What are degrees of freedom?

The degrees of freedom (DF) are the amount of information your data provide that you can "spend" to estimate the values of unknown population parameters, and calculate the variability of these estimates. This value is determined by the number of observations in your sample and the number of parameters in your model.

Increasing your sample size provides more information about the population, and thus increases the degrees of freedom in your data. Adding parameters to your model (by increasing the number of terms in a regression equation, for example) "spends" information from your data, and lowers the degrees of freedom available to estimate the variability of the parameter estimates.

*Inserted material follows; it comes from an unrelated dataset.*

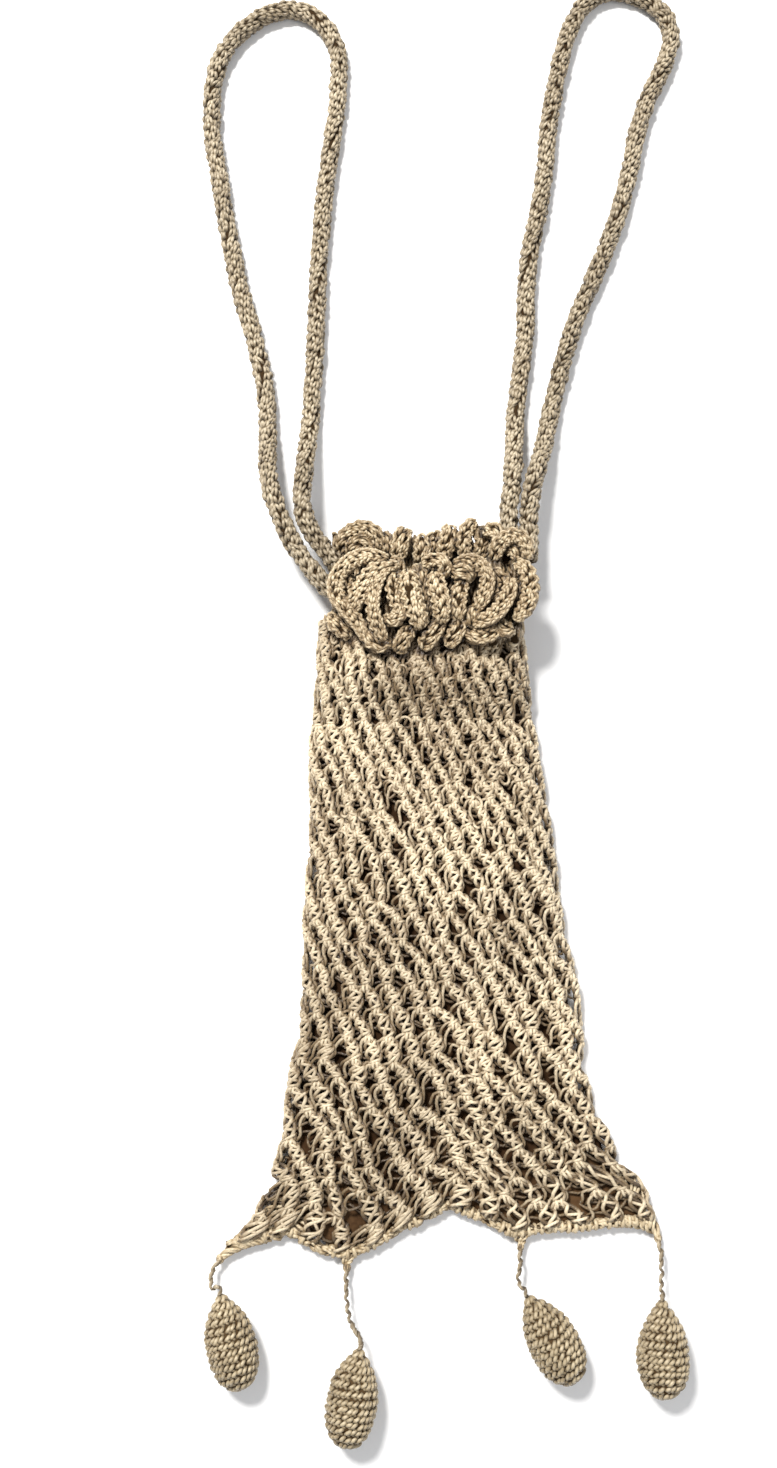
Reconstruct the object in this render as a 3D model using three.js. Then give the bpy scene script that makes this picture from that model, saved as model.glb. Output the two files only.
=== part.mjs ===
// Crocheted drawstring bag, lying flat on its back panel, drawn shut.
// Frame: millimetres, +Z up from the surface it lies on, +Y towards the neck and the drawstring loops, +X to the right.
// The origin is under the middle of the bag (without the drawstring loops), on the surface.
import * as THREE from "three";

// ---- driving dimensions (mm) ----
const SHIFT_X = -2.472; // puts the middle of the bag and tassels at x = 0
const SHIFT_Y = 16.126; // puts the middle of the bag and tassels at y = 0
const NET_T = 2.2; // thickness of one layer of net
const GAP = 0.3; // clearance between neighbouring pieces
const NECK_Y = 75.5; // where the net ends, inside the collar
const SPLIT_Y = 36.0; // where the front of the neck starts to lift
const SPLIT_GAP = 1.3;
const PUFF = 7.0; // free height inside the pouch at its middle
const NECK_PUFF = 6.3; // free height inside the neck
const NECK_RISE = 5.4; // how far the back of the neck stands over the surface
const HEM_R = 1.6; // radius of the crocheted edging along the bottom
const CORD_D = 5.2; // drawstring, a crocheted tube
const CASING_D = 5.0; // drawstring where it is squeezed in the casing
const DROP_R = 6.5; // largest radius of a tassel drop
const DROP_L = 24.0; // length of a tassel drop
const DROP_WALL = 1.2; // crocheted cover over the filling
const STEM_D = 1.2; // chain that carries a drop
const KNOT_R = 1.6; // knot that ties a chain to the edging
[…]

Degrees of freedom are also used to characterize a specific distribution. Many families of distributions, like t, F, and chi-square, use degrees of freedom to specify which specific t, F, or chi-square distribution is appropriate for different sample sizes and different numbers of model parameters. For example, the following figure depicts the differences between chi-square distributions with different degrees of freedom.

Chi-square distributions with different degrees of freedom

The solid-line distribution has 3 degrees of freedom. The dashed-line distribution has 15 degrees of freedom.


For example, the 1-sample t-test estimates only one parameter: the population mean. The sample size of n constitutes n pieces of information for estimating the population mean and its variability. One degree of freedom is spent estimating the mean, and the remaining n-1 degrees of freedom estimate variability. Therefore, a 1-sample t-test uses a t-distribution with n-1 degrees of freedom.

Conversely, multiple linear regression must estimate a parameter for every term you choose to include in the model, and each one consumes a degree of freedom. Therefore, including excessive terms in a multiple linear regression model reduces the degrees of freedom available to estimate the parameters' variability, and can make it less reliable.